Michael Roberts, Executive Director for New York Public Programs at the Asia Society, has recently been selected as the new executive director for the Fine Arts Work Center (FAWC) in Provincetown, the country's oldest continuous art colony. Bringing over three decades of experience with arts and cultural non-profit organizations, his background is sure to build on the progress implemented by retiring Director Margaret Murphy.
Since the summer of 1899, when Charles Hawthorne established the Cape Cod School of Art, Provincetown has grown to be one of the nation’s foremost artists’ colonies. In 1968, building on the vitality of the city, a group of American artists and writers, including Robert Motherwell, Stanly Kunitz and Jack Tworkov founded The Fine Arts Work Center under the belief "that the freedom to pursue creative work within a community of peers is the best catalyst for artistic growth."1 Their mission was both to retain promising young artists who were fleeing the city due to a real estate boom that priced them out of the market and to provide stimulation and support to these individuals in the early stages of their careers. Today, the FAWC encourages the growth and development of creative individuals through a myriad of programming including seven-month residencies for ten writers and ten visual artists, a low-residency MFA degree in collaboration with the Massachusetts College of Art and Design first started in September 2005, seasonal programs, and other events.
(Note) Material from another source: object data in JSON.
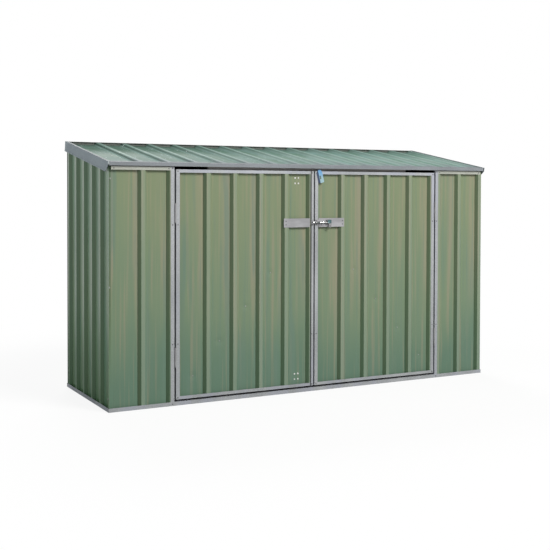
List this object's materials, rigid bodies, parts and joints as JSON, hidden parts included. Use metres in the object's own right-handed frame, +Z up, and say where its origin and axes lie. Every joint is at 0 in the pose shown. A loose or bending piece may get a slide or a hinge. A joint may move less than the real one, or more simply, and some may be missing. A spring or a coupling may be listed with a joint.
{
  "type": "bike shed",
  "caption": "Low lean-to bike shed of ribbed painted steel sheet in a zinc channel frame, with hinged double doors and a sliding bolt.",
  "frame": {"origin": "middle of the base's footprint, at ground level", "axes": "+X along the front to the right seen from the front, +Y from the doors to the back wall, +Z up"},
  "size_m": [2.2768, 0.8062, 1.3562],
  "materials": {
    "painted_sheet": "satin baked paint on ribbed steel sheet",
    "zinc_channel": "dull zinc-aluminium coat with a fine spangle",
    "galvanised_hardware": "zinc plated",
    "tag_plastic": "smooth light blue plastic"
  },
  "bodies": {
    "shed": {"left_wall": "painted_sheet", "right_wall": "painted_sheet", "back_sheet_left": "painted_sheet", "back_sheet_middle": "painted_sheet", "back_sheet_right": "painted_sheet", "front_panel_left": "painted_sheet", "front_panel_right": "painted_sheet", "roof_sheet_left": "painted_sheet", "roof_sheet_middle": "painted_sheet", "roof_sheet_right": "painted_sheet", "base_front": "zinc_channel", "door_sill": "zinc_channel", "base_left": "zinc_channel", "base_right": "zinc_channel", "base_back": "zinc_channel", "door_post_left": "zinc_channel", "door_post_right": "zinc_channel", "front_rails": "zinc_channel", "side_rail_left": "zinc_channel", "side_rail_right": "zinc_channel", "back_rail": "zinc_channel", "header": "zinc_channel", "eave_channel": "zinc_channel", "rear_channel": "zinc_channel", "barge_left": "zinc_channel", "barge_right": "zinc_channel", "post_hinges": "galvanised_hardware"},
    "left_door": {"left_door_sheet": "painted_sheet", "left_hinge_stile": "zinc_channel", "left_meeting_stile": "zinc_channel", "left_door_rails": "zinc_channel", "left_door_brace": "zinc_channel", "left_door_hinges": "galvanised_hardware", "drop_bolts": "galvanised_hardware", "keeper_plate": "galvanised_hardware"},
    "right_door": {"right_door_sheet": "painted_sheet", "right_hinge_stile": "zinc_channel", "right_meeting_stile": "zinc_channel", "right_door_rails": "zinc_channel", "right_door_brace": "zinc_channel", "right_door_hinges": "galvanised_hardware", "latch_plate": "galvanised_hardware", "hang_tag": "tag_plastic"},
    "pad_bolt": {"pad_bolt": "galvanised_hardware"}
  },
  "joints": [
    {"name": "left_door_swing", "type": "hinge", "parent": "shed", "child": "left_door", "pos_m": [-0.7895, -0.394, 0], "axis": [0, 0, -1], "range_deg": [0, 120]},
    {"name": "right_door_swing", "type": "hinge", "parent": "shed", "child": "right_door", "pos_m": [0.7895, -0.394, 0], "axis": [0, 0, 1], "range_deg": [0, 120]},
    {"name": "pad_bolt_slide", "type": "slide", "parent": "right_door", "child": "pad_bolt", "axis": [-1, 0, 0], "range_m": [0, 0.02]}
  ]
}
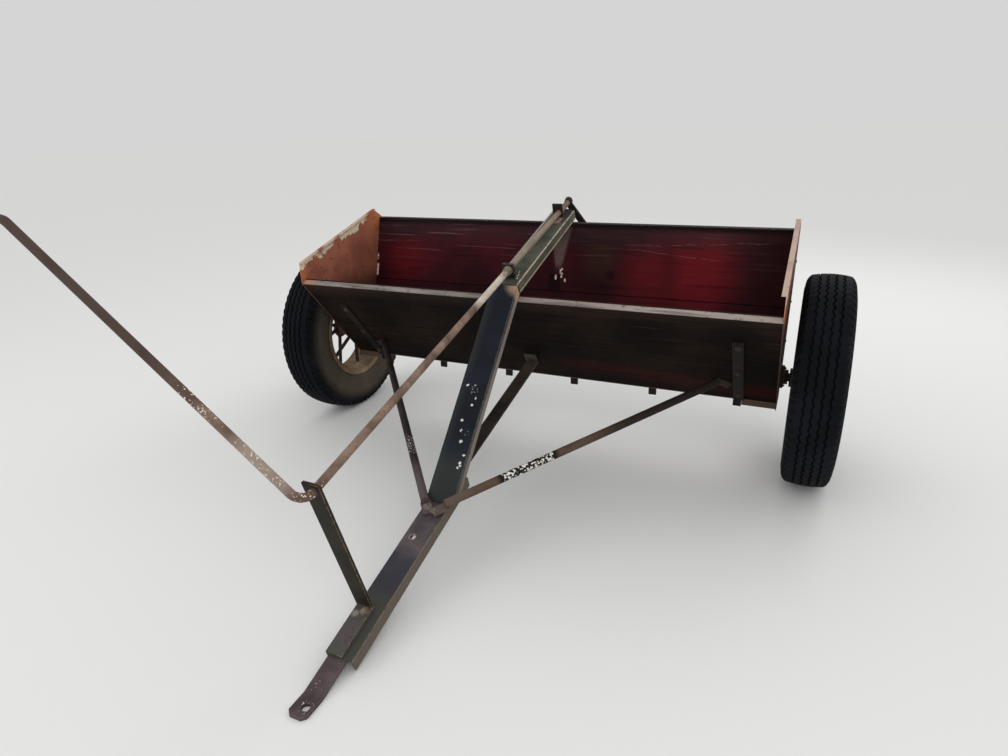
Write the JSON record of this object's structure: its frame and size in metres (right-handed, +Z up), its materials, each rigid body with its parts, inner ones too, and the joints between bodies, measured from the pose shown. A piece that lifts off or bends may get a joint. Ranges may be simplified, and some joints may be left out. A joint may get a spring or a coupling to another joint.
{
  "type": "two-wheeled towed lime spreader",
  "caption": "Towed drop spreader: a long V-shaped hopper between two rubber-tyred wheels, with a gooseneck drawbar and a control rod that slides the shutter under its floor.",
  "frame": {"origin": "hitch pin axis at ground level", "axes": "+Y back from the hitch to the axle, +Z up, +X to the right as seen from in front"},
  "size_m": [2.764, 2.481, 1.4161],
  "materials": {
    "board_wood": "dark, weathered and stained planks",
    "end_sheet": "rusty sheet with cream paint left along the top edge",
    "frame_steel": "weathered dark paint with rust and white chips",
    "rusty_steel": "plain brown rust",
    "strip_steel": "worn grey strip",
    "rim_steel": "dusty tan rim",
    "spoke_steel": "dark rusty rods",
    "tyre_rubber": "old black rubber"
  },
  "bodies": {
    "chassis": {"front_board_lower": "board_wood", "front_board_upper": "board_wood", "back_board_lower": "board_wood", "back_board_upper": "board_wood", "front_edge_strip": "strip_steel", "back_edge_strip": "frame_steel", "end_panel_left": "end_sheet", "end_panel_right": "end_sheet", "board_strap_left": "frame_steel", "board_strap_right": "frame_steel", "hopper_floor": "rusty_steel", "shutter_hangers": "rusty_steel", "gooseneck_upper": "frame_steel", "gooseneck_lower": "frame_steel", "drawbar": "frame_steel", "hitch_plate": "rusty_steel", "rod_bracket": "frame_steel", "front_rod_plate": "frame_steel", "rear_rod_plate": "frame_steel", "gooseneck_post": "frame_steel", "brace_left": "frame_steel", "brace_right": "frame_steel", "centre_strut": "frame_steel", "axle_bearing_left": "rusty_steel", "axle_bearing_right": "rusty_steel"},
    "control": {"control_rod": "rusty_steel", "rod_collars": "rusty_steel", "crank_arm": "frame_steel", "crank_pin": "rusty_steel"},
    "link": {"link_rod": "rusty_steel"},
    "shutter": {"shutter_plate": "rusty_steel", "shutter_lug": "rusty_steel"},
    "wheel_left": {"tyre_left": "tyre_rubber", "rim_left": "rim_steel", "spokes_left": "spoke_steel", "hub_left": "rusty_steel"},
    "wheel_right": {"tyre_right": "tyre_rubber", "rim_right": "rim_steel", "spokes_right": "spoke_steel", "hub_right": "rusty_steel", "axle_shaft": "rusty_steel", "agitator_fingers": "rusty_steel"}
  },
  "joints": [
    {"name": "rod_turn", "type": "hinge", "parent": "chassis", "child": "control", "pos_m": [-0.0061, 0.975, 0.84], "axis": [0.0117, 0.9678, 0.2514], "range_deg": [0, 20]},
    {"name": "link_swing", "type": "hinge", "parent": "control", "child": "link", "pos_m": [0.10174, 2.33032, 1.04683], "axis": [0.0117, 0.9678, 0.2514], "range_deg": [-17.2, 0]},
    {"name": "shutter_slide", "type": "slide", "parent": "chassis", "child": "shutter", "axis": [1, 0, 0], "range_m": [-0.0816, 0]},
    {"name": "wheel_left_spin", "type": "hinge", "parent": "chassis", "child": "wheel_left", "pos_m": [-1.28, 1.975, 0.468], "axis": [1, 0, 0], "continuous": true},
    {"name": "wheel_right_spin", "type": "hinge", "parent": "chassis", "child": "wheel_right", "pos_m": [1.28, 1.975, 0.468], "axis": [1, 0, 0], "continuous": true}
  ],
  "couplings": [
    {"joint": "link_swing", "follows": "rod_turn", "ratio": -0.8593},
    {"joint": "shutter_slide", "follows": "rod_turn", "m_per_rad": -0.2333}
  ]
}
Roberts comes from his most recent position at the Asia Society and Museum—an organization originally founded in 1956 by John D. Rockefeller III to explain aspects about Asia to Americans and has since refocused to include cross-disciplinary programming in business, arts and culture, education, and public policy among and between Asians and Americans. Roberts’ role at the organization was to oversee public programming that encompassed their mission and to create public events and platforms for presenting diverse viewpoints. Prior to this, he served for 11 years as director of the PEN American Center in New York, a worldwide literary and human rights organization, where he supervised their first annual PEN World Voices: The New York Festival of International Literature.
Roberts’ managerial skills, experience with public programming and deep knowledge of the network of literature and the arts is sure to be reflected in what he’ll bring to the FAWC, having worked with artists and writers over much of his career. Hopefully his tenure in leading the organization will be invaluable for continuing the mission of the Work Center and for further expanding its programmatic and international reach.